The stevedore who testified that he knew that the words “back on it” meant “get out of the way” corroborates respondent’s position that the procedure was the normal one used in trimming out a tank. The Court finds that handling the bucket in the manner indicated was customary and proper under the circumstances.
Nor would this ship in this case be liable on any theory of unseaworthiness based on a condition negligently created, even if normal operative procedure for unloading had not been employed. We must hold as in Billeci v. United States, 298 F.2d 703, 705-706 (9th Cir. 1962):
“[T]he shipowner’s warranty of seaworthiness does not extend to a negligent use by longshoremen of seaworthy appliances.”
The Court finds that even if there had been negligence in the present case, it would have been that of the stevedore and that it would have been operational negligence as distinguished from a condition negligently created. While the distinction is proving difficult in application, this ease is probably easier to categorize than most for here there was a continuous operation, ordered and controlled and progressing by the stevedores at the time of the event. See Puddu v. Royal Netherlands Steamship Company, 303 F.2d 752 (2nd Cir., 1962). A condition negligently created is active negligence on the ship’s part which has come to rest. See Unseaworthiness, 76 Harvard Law Review 819, 824 (February 1963). On this basis, Mitchell v. Trawler Racer, supra, may be distinguished, since in that case the hazardous condition was one which lingered, due to the ship’s oversight, after the unloading had been accomplished. Cf. also Billeci v. United States, supra, 298 F.2d at 706, and cases cited thereat.
Nor, traditionally, is a recovery for unseaworthiness warranted for operational negligence even of a master or crewman, provided he is competent. Gilmore & Black, The Law of Admiralty, 320 (1957):
“The only case which is today clearly outside the scope of the unseaworthiness doctrine is * * * an injury whose only cause is an order improvidently given by a concededly competent officer on a ship admitted to be in all respects seaworthy.”
See also Pinto v. States Marine Corporation of Delaware, 296 F.2d 1 (2nd Cir., 1961).
Thus, if the African Dawn was otherwise seaworthy, the question of the propriety of a procedure being followed would raise only the question of the competence of the longshoremen’s supervisors.
In Berti v. Compagnie De Navigation Cyprien Fabre, 213 F.2d 397 (2nd Cir., 1954), the following pertinent statement appears at page 400:
“If plaintiff’s injuries resulted solely from the manner in which the work was done under [the stevedore’s] supervision, he has no recourse against [the owner].”

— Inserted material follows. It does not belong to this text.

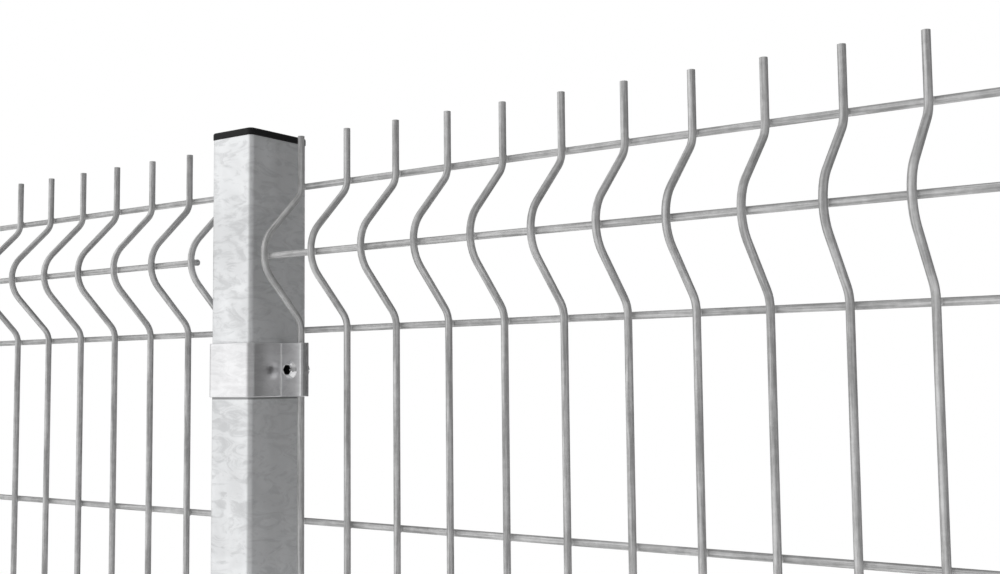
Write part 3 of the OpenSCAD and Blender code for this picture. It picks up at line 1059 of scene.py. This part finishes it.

This statement was quoted approvingly by Judge Hoffman in Holley v. The Manfred Stansfield, 165 F.Supp. 660, 663 (E.D.Va.1958), rev’d on other grounds,
In Signore v. The Ferngulf, 103 F. Supp. 677 (S.D.N.Y.1952), the court’s finding was that the longshoreman was injured because of the manner in which the stevedores with whom he was working had carried out their work. In directing judgment for the ship, the court quoted from Riley v. Agwilines, Inc., 296 N.Y. 402, 407, 73 N.E.2d 718, 720 (1947) as follows:
“The maritime law imposes no liability upon a vessel or its owner when a longshoreman employed by a stevedoring corporation engaged in loading or discharging the vessel is injured because of the manner in which the longshoremen carry on the work or because of their failure to use appliances furnished for their use * *
Therefore, even if the longshoremen’s method of operation aboard the S.S. African Dawn were deemed to be unsafe, the ship cannot be held unseaworthy on that account.
IV
Libelant contends finally that the failure of the ship’s crew to provide a proper amount of illumination in the place where the longshoremen were doing their work made the ship unsafe.
Burgess’ only contention in reference to the gear and equipment of the ship is that there was defective lighting in the tank in which he and the other stevedores were working, thus making the ship un-seaworthy. The light was described as dim by various witnesses.
One of the principal witnesses who testified to this was Downing, who testified that he had sent one of his gang and a ship’s mate for additional light. However, among the statements made shortly after the accident is his statement that the lighting was good.
Burgess himself testified that the lighting was adequate for his purpose of bulldozing the ore, as well as guiding the bucket. Both the gang foreman Lambert, who was in the tank at the time, and the ship’s mate testified that the lighting was adequate. There was further testimony that if any additional lighting had been needed, this could have been obtained from the adjacent starboard deep tank.
Downing testified further that he could see and recognize the four men around the bucket at the time of the accident, but could not, of course, see their hands and feet because of the contour of the bucket which interfered with his vision. But he heard and saw clearly all signals given by the foreman Lambert, passing them at once to his winchmen.
Counsel for libelant admitted this particular charge of unseaworthiness with respect to the ship had been controverted by the ship, but asked that the Court take judicial notice of the fact that the bucket would cast shadows. The preponderance of evidence is against Burgess, and the Court must find that the lighting was adequate. In this respect, the vessel was seaworthy, as it was in all others.
Since the Court is compelled, by the facts as it finds them, to hold that the respondent was not negligent and its ship not unseaworthy, it is not required to decide whether the libelant was himself negligent.
For the foregoing reasons, it is found that the respondent has not breached any legal duty which would impose liability upon such respondent, and that li-belant is not entitled to recover.
Counsel for respondent will prepare and present an appropriate decree within ten days.